By the importation of Protestant, and later "new" Catholic Music and demanding that the congregation participate by singing I think that we are robbing them, especially those who only come to Mass once a week and lead very busy lives outside, of the implicit aspect of contemplation and true union with God in their souls. This has really bothered me because it would mean that I am a means of distraction and not a means toward this union with God.

This is the part of the discussion that seems to be absent from the overall discussion about the proper use of Liturgical music during Mass (and to a much lesser degree regarding the Liturgy of the Hours).
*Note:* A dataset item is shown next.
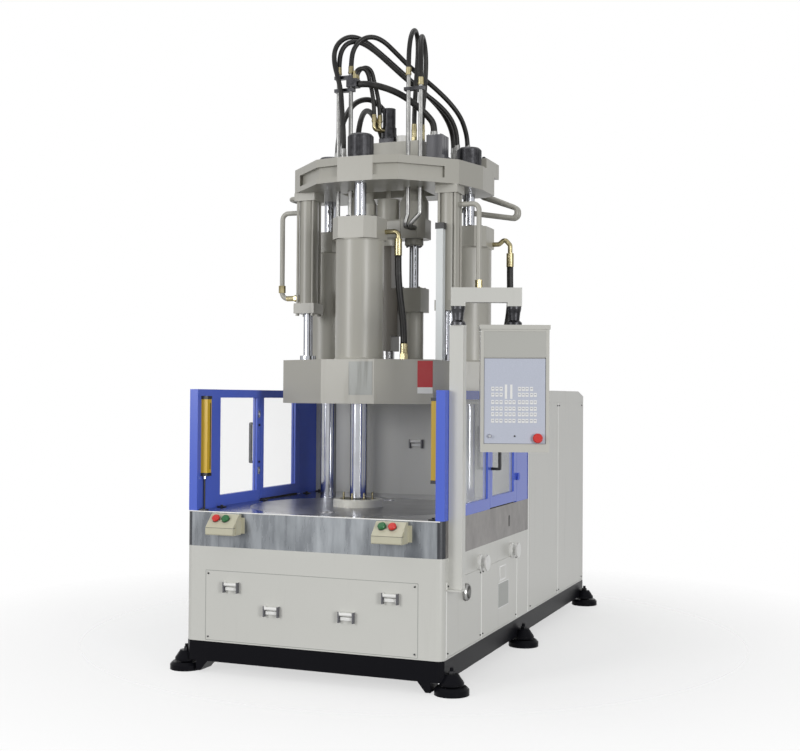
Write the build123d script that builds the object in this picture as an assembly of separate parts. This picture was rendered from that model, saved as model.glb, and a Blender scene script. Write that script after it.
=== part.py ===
from build123d import *
import math
import os

# Vertical three-bar injection moulding machine with a rotary table, in millimetres.
# X runs to the operator's right, Y from the front to the back, Z up from the floor.
# Sizes in Y are measured from the front face of the cabinet and moved to the middle at export.

# Cabinet and plinth
machine_width = 1508
rear_cabinet_depth = 1509
table_back_margin = 199
foot_height = 64
plinth_height = 109
cabinet_height = 520
apron_height = 192
rear_cabinet_height = 1396
cabinet_wall = 6
cover_sheet = 4
corner_radius = 40
plinth_chamfer = 26
panel_thickness = 3
panel_gap = 2
panel_rebate = 25
panel_bottom_lip = 8
access_panel_margin = 130.5
access_panel_offset = -6
access_panel_height = 382
side_panel_height = 389
side_panel_start = 50
side_seam = 640
side_panel_margin = 254
rear_panel_margin = 30
rear_panel_width = 728
roof_strip = 80
roof_slope_length = 160
roof_slope_drop = 36

# Plinth frame and feet
plinth_flange = 75
plinth_web = 8
foot_y_front = 60
foot_middle_margin = 194
foot_rear_margin = 60
foot_overhang = 28
lug_bottom = 50
lug_top = 104
lug_radius = 64
lug_top_radius = 36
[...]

The question for me has become "Is what I am doing leading people to deeply encounter God who transforms us, or am I demanding from them an observable assessment of my efficacy to engage them?"

As an educator I live in an environment that demands assessment at every level of performance of students. There are the formal assessments, written, oral, projects and there are the informal assessments: are they participating in class, are they doing their work, do they participate in discussions, get along with one another, etc.
There are performance reviews conducted in business, in health care, any manner of work. I wonder if the level of congregational singing is not the standard and assessment we are looking for as feedback to asses our own effectiveness?

Just as in Catholic Education we assess every academic subject including Religion as well as PE, Music, Art, Technology, and even living skills that are not an academic subject. But really, we are beyond being able to assess accurately the effect of the Catholic portion of the education that we provide. Even the most astute spiritual director cannot fully assess the progress or status of another's soul before God.

To this view, I think that as musicians we need to follow and study and submit ourselves to the work that lies before us in understanding more fully the Liturgy and our part in it. If we can submit ourselves and our talents to the service of the Heavenly Liturgy and not import the world into our temporal portal into heaven through the earthly Liturgy we will have done our best to make heaven more present on earth.